A million or so Asus personal computers may have downloaded spyware from the computer maker's update servers and installed it, Kaspersky Lab claims.
Someone was able to modify a copy of the Asus Live Update Utility, hosted on the Taiwanese manufacturer's backend systems, and sign it using the company's security certificate, even keeping the file length the same as the legit version, to make everything seem above board. The update utility ships with every machine, and routinely upgrades the motherboard firmware and related software with any available updates from Asus.
When it checked in with Asus's servers for the latest updates, the utility would fetch and install a backdoored version of the Asus Live Update Utility, we're told. The dodgy version was offered between June and November 2018, according to Kaspersky.
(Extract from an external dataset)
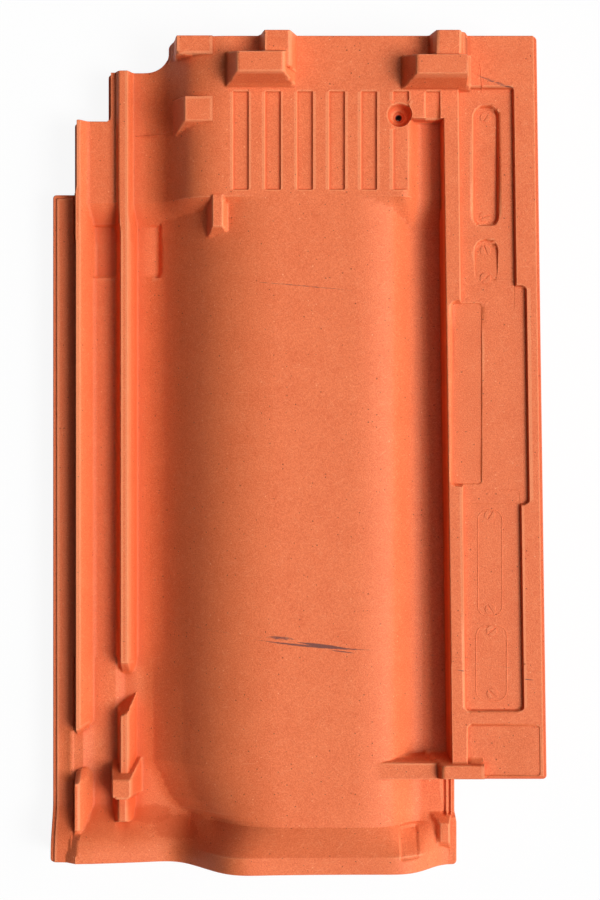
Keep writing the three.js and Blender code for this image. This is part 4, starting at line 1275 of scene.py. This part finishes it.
def clay_material(colours):
    """Fired clay: finely grained, with dark and pale specks, short strokes, paler edges that
    are partly wear and partly a painted highlight, painted shade in creases and in the hollows
    of the cover lock, a nail-hole bore painted black as shade, a few drawn marks and a damp
    stain. Lengths are in millimetres."""
    recipe = Recipe(bpy.data.materials.new(SLOT))
    origin = recipe.add("ShaderNodeTexCoord", output=3)
    place = recipe.add("ShaderNodeVectorMath", {"operation": "SCALE"}, {0: origin, 3: METRE})
    x, y = recipe.split("ShaderNodeSeparateXYZ", (0, 1), {0: place})
    relief, painted_shade = (recipe.add("ShaderNodeAttribute", {"attribute_name": name}, output=2)
                       for name in SHADES)
    dark = (*(c * k for c, k in zip(colours.clay_colour, DARK)), 1)
    pale = (*(min(c * k, 1) for c, k in zip(colours.clay_colour, PALE)), 1)
    fleck, chip_and_highlight, drawn_and_bore_shade = ((*colour, 1) for colour in (
        colours.speck_colour, colours.chip_and_highlight_colour, colours.pencil_and_bore_colour))

    patch = recipe.noise(place, *PATCH_NOISE) - 0.5
    grain = recipe.noise(place, *GRAIN_NOISE) - 0.5
    strokes = None
    for stroke in STROKES:
        line = recipe.noise(recipe.turned(place, *stroke), *LINE_NOISE)
        strokes = line if strokes is None else strokes.more(line)
    scores = recipe.noise(recipe.turned(place, *SCORES), *LINE_NOISE)
    lot, middle = recipe.split("ShaderNodeTexVoronoi", ("Color", "Distance"), {
        "Vector": place, "Scale": SPECKS_PER_MM})
    size, kind = recipe.split("ShaderNodeSeparateColor", (0, 1), {0: lot})
    spot = recipe.step(middle + grain * 0.12 - size * size * 0.17, 0.04, -0.03)
    speck = spot * recipe.step(kind, 0.60, 0.58)
    # paler edges: partly wear, partly a painted highlight
    edge = recipe.step(relief + grain * 0.08, 0.06, 0.22)
    # painted shade in creases, on the outline and on the lock ledge
    painted_crease_shade = recipe.step(relief + grain * 0.10, -0.05, -0.30)
    ragged = patch * 3.2 + grain * 1.8
    stains = [((x - x0) / wide) ** 2 + ((y - y0) / high) ** 2 + ragged
              for (x0, y0), (wide, high) in STAINS]
    streak = recipe.noise(recipe.turned(place, *STREAKS), *STREAK_NOISE)
    pencil = pencil_mask(recipe, x, y) + (streak - 0.5) * 1.4 + grain * 0.5

    # each layer over the ones before it: how much of it shows, and its colour
    colour = recipe.tint(recipe.step(patch * 0.22 + grain * 1.0, -0.42, 0.42), dark, pale)
    for share, tone in (
            (recipe.step(strokes, 0.64, 0.74) * 0.2, chip_and_highlight),
            (recipe.step(scores, 0.69, 0.78) * 0.34, dark),
            (speck * 0.75, fleck),
            (spot * recipe.step(kind, 0.74, 0.76) * 0.7, chip_and_highlight),
            # paler edges: partly wear, partly a painted highlight
            (edge * 0.3, chip_and_highlight),
            # painted crease shade
            (painted_crease_shade * 0.5, dark),
            # painted shade in the hollows of the cover lock
            (painted_shade * 0.9, dark),
            (recipe.step(painted_shade, 1.2, 1.8), drawn_and_bore_shade),      # the nail hole's bore, painted black as shade
            *((recipe.step(stain, 1.15, 0.85) * 0.5, dark) for stain in stains),
            (recipe.step(pencil, 0.26, 0.68) * 0.85, drawn_and_bore_shade)):
        colour = recipe.tint(share, colour, tone)

    bump = recipe.add("ShaderNodeBump", {}, {
        "Height": grain - speck * 0.35, "Distance": colours.grain_depth, "Strength": 0.7})
    shader = recipe.add("ShaderNodeBsdfPrincipled", {}, {
        "Base Color": colour, "Normal": bump, "Specular IOR Level": 0.3,
        "Roughness": colours.roughness + grain * 0.2})
    recipe.add("ShaderNodeOutputMaterial", {}, {"Surface": shader})
    return recipe.owner


UNDER_TILE = (-60, 120, -160, 222)   # left, right, near and far side of the floor's dull part
DULL_MARGIN = 0.024                  # the shine fades out over this many metres around it
WHITE, PAPER = (1, 1, 1, 1), (0.86, 0.86, 0.86, 1)


def paper_material(white):
    """The floor's paper. To the camera, and in reflections, most of it shines evenly white,
    and the rest takes light and shadow. The shine fades out under the tile."""
    recipe = Recipe(bpy.data.materials.new("paper"))
    place = recipe.add("ShaderNodeTexCoord", output=3)
    x, y = recipe.split("ShaderNodeSeparateXYZ", (0, 1), {0: place})
    left, right, near_side, far_side = (side / METRE for side in UNDER_TILE)
    beside = abs(x - (left + right) / 2) - (right - left) / 2
    before = abs(y - (near_side + far_side) / 2) - (far_side - near_side) / 2
    open_floor = recipe.step(beside.more(before), -DULL_MARGIN, 0.0)
    camera, glossy, passing = recipe.split("ShaderNodeLightPath", [
        f"Is {kind} Ray" for kind in ("Camera", "Glossy", "Transmission")])
    share = ((camera + glossy + passing) * white).less(white)
    paper = recipe.add("ShaderNodeBsdfPrincipled", {}, {
        "Base Color": PAPER, "Roughness": 0.9, "Specular IOR Level": 0.1})
    glow = recipe.add("ShaderNodeEmission", {}, {"Color": WHITE, "Strength": 1.0})
    mixed = recipe.add("ShaderNodeMixShader", {}, {0: share * open_floor, 1: paper, 2: glow})
    recipe.add("ShaderNodeOutputMaterial", {}, {"Surface": mixed})
    return recipe.owner


# ---- stage -------------------------------------------------------------------------------------
def toward(elevation, azimuth):
    """The unit vector at an elevation above the floor and an azimuth from the x axis."""
    return np.array([np.cos(elevation) * np.cos(azimuth), np.cos(elevation) * np.sin(azimuth),
                     np.sin(elevation)])


CAMERA_PLACE = (0.0024, 0.00205, 1.0)
IMAGE_HEIGHT, FOCAL_PIXELS, SENSOR = 900, 1708, 36
# Wide lights: share of the soft light, elevation, azimuth and spread in degrees.
SOFT_LAMPS = ((0.6, 25, 12, 60), (0.4, 75, 0, 45))


def make_camera():
    """A camera straight above the tile. Its lens is the focal length in pixels, turned into
    the sensor's millimetres."""
    camera = bpy.data.cameras.new("camera")
    camera.sensor_fit = "VERTICAL"
    camera.sensor_height = SENSOR
    camera.lens = SENSOR * FOCAL_PIXELS / IMAGE_HEIGHT
    camera.clip_end = 20
    holder = fresh_object("camera", camera)
    holder.location = CAMERA_PLACE
    bpy.context.scene.camera = holder


def make_lamp(name, elevation, azimuth, spread, level):
    """A sun. Its strength is such that a level surface gets this share of full light."""
    lamp = bpy.data.lights.new(name, "SUN")
    lamp.angle = spread
    lamp.energy = np.pi * level / np.sin(elevation)
    holder = fresh_object(name, lamp)
    holder.rotation_euler = Vector(toward(elevation, azimuth)).to_track_quat("Z", "Y").to_euler()


def make_world(level):
    """Even light from all sides, and plain white where the camera looks past the floor."""
    recipe = Recipe(bpy.data.worlds.new("studio"))
    bpy.context.scene.world = recipe.owner
    even, white = (recipe.add("ShaderNodeBackground", {}, {0: WHITE, 1: strength})
                   for strength in (level, 1.0))
    seen, = recipe.split("ShaderNodeLightPath", ("Is Camera Ray",))
    mixed = recipe.add("ShaderNodeMixShader", {}, {0: seen, 1: even, 2: white})
    recipe.add("ShaderNodeOutputWorld", {}, {"Surface": mixed})


FLOOR_HALF = 2.5                  # half of the floor's side, in metres


def make_floor(white):
    """The paper under the tile."""
    mesh = bpy.data.meshes.new("floor")
    mesh.from_pydata([(FLOOR_HALF * x, FLOOR_HALF * y, 0)
                      for x, y in ((-1, -1), (1, -1), (1, 1), (-1, 1))], [], [(0, 1, 2, 3)])
    mesh.materials.append(paper_material(white))
    fresh_object("floor", mesh)


# ---- add-on ------------------------------------------------------------------------------------
class RoofTileSizes(bpy.types.PropertyGroup):
    edge_round: FloatProperty(
        name="Edge rounding", description="Radius of the rounding along the outline",
        default=0.0007, min=0.0001, max=0.002, unit="LENGTH", precision=4)
    ledge_drop: FloatProperty(
        name="Ledge drop", description="Depth of the low ledge along the side edges",
        default=0.001, min=0, max=0.002, unit="LENGTH", precision=4)
    flute_depth: FloatProperty(
        name="Flute depth", description="Depth of the flutes in the batten seat",
        default=0.0014, min=0, max=0.003, unit="LENGTH", precision=4)
    panel_depth: FloatProperty(
        name="Panel depth", description="Depth of the long panels in the water-lock strip",
        default=0.0027, min=0, max=0.004, unit="LENGTH", precision=4)
    mark_height: FloatProperty(
        name="Mark height", description="Height of the screw discs and outlines of the die",
        default=0.00028, min=0.0001, max=0.001, unit="LENGTH", precision=5)


class RoofTileClay(bpy.types.PropertyGroup):
    clay_colour: FloatVectorProperty(
        name="Clay", description="Mean colour of the fired clay", subtype="COLOR",
        default=(0.885, 0.174, 0.057), min=0, max=1)
    speck_colour: FloatVectorProperty(
        name="Specks", description="Colour of the dark specks", subtype="COLOR",
        default=(0.20, 0.035, 0.012), min=0, max=1)
    # The paler edges that take this colour are partly wear and partly a painted highlight.
    chip_and_highlight_colour: FloatVectorProperty(
        name="Chips", description="Colour of pale chips, strokes and worn edges",
        subtype="COLOR", default=(0.98, 0.40, 0.19), min=0, max=1)
    # This colour also paints the nail hole's bore black as shade.
    pencil_and_bore_colour: FloatVectorProperty(
        name="Drawn marks", description="Colour of the drawn marks", subtype="COLOR",
        default=(0.10, 0.045, 0.045), min=0, max=1)
    roughness: FloatProperty(
        name="Roughness", description="Roughness of the clay", default=0.56, min=0, max=1,
        subtype="FACTOR")
    grain_depth: FloatProperty(
        name="Grain depth", description="Depth of the clay's grain", default=0.00032, min=0,
        max=0.001, unit="LENGTH", precision=5)


class RoofTileStage(bpy.types.PropertyGroup):
    key_level: FloatProperty(
        name="Key light", description="Share of full light that the key gives a level surface",
        default=0.66, min=0, max=2, subtype="FACTOR")
    key_elevation: FloatProperty(
        name="Key elevation", description="Height of the key light over the floor",
        default=np.radians(49), min=0.1, max=np.pi / 2, subtype="ANGLE", unit="ROTATION")
    key_azimuth: FloatProperty(
        name="Key direction", description="Direction of the key light, from the x axis",
        default=np.radians(-21), min=-np.pi, max=np.pi, subtype="ANGLE", unit="ROTATION")
    key_spread: FloatProperty(
        name="Key spread", description="How wide the key light looks from the tile",
        default=np.radians(28), min=0, max=np.pi, subtype="ANGLE", unit="ROTATION")
    soft_level: FloatProperty(
        name="Soft light", description="Share of full light from the wide low and high lights",
        default=0.37, min=0, max=2, subtype="FACTOR")
    fill_level: FloatProperty(
        name="Fill light", description="Even light from all sides", default=0.005, min=0, max=1,
        subtype="FACTOR")
    paper_white: FloatProperty(
        name="Paper", description="Share of the floor that looks plain white to the camera",
        default=0.92, min=0, max=1, subtype="FACTOR")


class ROOFTILE_OT_body(bpy.types.Operator):
    """Build the clay body of the tile"""
    bl_idname = "rooftile.body"
    bl_label = "Tile Body"

    def execute(self, context):
        clay = clay_material(context.scene.roof_tile_clay)
        tile = mesh_object("tile_body", *tile_body(context.scene.roof_tile_sizes), clay)
        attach(tile, "root")
        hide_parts(NODE)
        return {"FINISHED"}


class ROOFTILE_OT_die_marks(bpy.types.Operator):
    """Build the marks that the pressing die leaves on the strip"""
    bl_idname = "rooftile.die_marks"
    bl_label = "Die Marks"

    def execute(self, context):
        clay = clay_material(context.scene.roof_tile_clay)
        marks = mesh_object("die_marks", *die_marks(context.scene.roof_tile_sizes), clay)
        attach(marks, "root")
        return {"FINISHED"}


class ROOFTILE_OT_stage(bpy.types.Operator):
    """Set up the camera, the lights and the paper floor"""
    bl_idname = "rooftile.stage"
    bl_label = "Stage"

    def execute(self, context):
        stage = context.scene.roof_tile_stage
        make_camera()
        make_lamp("key", stage.key_elevation, stage.key_azimuth, stage.key_spread,
                  stage.key_level)
        for n, (share, *aim) in enumerate(SOFT_LAMPS):
            make_lamp(f"soft_{n}", *np.radians(aim), share * stage.soft_level)
        make_world(stage.fill_level)
        make_floor(stage.paper_white)
        context.scene.view_settings.view_transform = "Standard"
        return {"FINISHED"}


class ROOFTILE_PT_panel(bpy.types.Panel):
    """Settings and operators of the roof tile"""
    bl_label = "Clay Roof Tile"
    bl_idname = "ROOFTILE_PT_panel"
    bl_space_type = "VIEW_3D"
    bl_region_type = "UI"
    bl_category = "Roof Tile"

    def draw(self, context):
        for group in GROUPS:
            settings = getattr(context.scene, group)
            box = self.layout.box()
            for name in settings.__annotations__:
                box.prop(settings, name)
        for operator in OPERATORS:
            self.layout.operator(operator.bl_idname)


GROUPS = {"roof_tile_sizes": RoofTileSizes, "roof_tile_clay": RoofTileClay,
          "roof_tile_stage": RoofTileStage}
OPERATORS = (ROOFTILE_OT_body, ROOFTILE_OT_die_marks, ROOFTILE_OT_stage)


def register():
    """Adds the classes of the add-on, and its settings to the scene."""
    for kind in (*GROUPS.values(), *OPERATORS, ROOFTILE_PT_panel):
        bpy.utils.register_class(kind)
    for name, group in GROUPS.items():
        setattr(bpy.types.Scene, name, PointerProperty(type=group))


def unregister():
    """Takes away what register adds."""
    for name in GROUPS:
        delattr(bpy.types.Scene, name)
    for kind in (ROOFTILE_PT_panel, *OPERATORS, *GROUPS.values()):
        bpy.utils.unregister_class(kind)


def main():
    """Builds the scene with the operators."""
    register()
    bpy.ops.rooftile.body()
    bpy.ops.rooftile.die_marks()
    bpy.ops.rooftile.stage()


if __name__ == "__main__":
    main()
That infected build of the utility was designed to spy on roughly 600 machines, identified by their network MAC addresses. So, roughly a million Asus-built computers may have been running a trojanized update utility, with a few hundred actively spied on via the backdoor.
Kaspersky Labs has named it ShadowHammer.
How promptly do you install software updates?
(Score: 1, Informative) by Anonymous Coward on Tuesday March 26 2019, @04:38PM
This has nothing to do with "cloud". PCs have been shipping with manufacturers' software, as well as 3rd party software, that is set to auto-update by default for a looooong time. Long before "cloud" was a thing.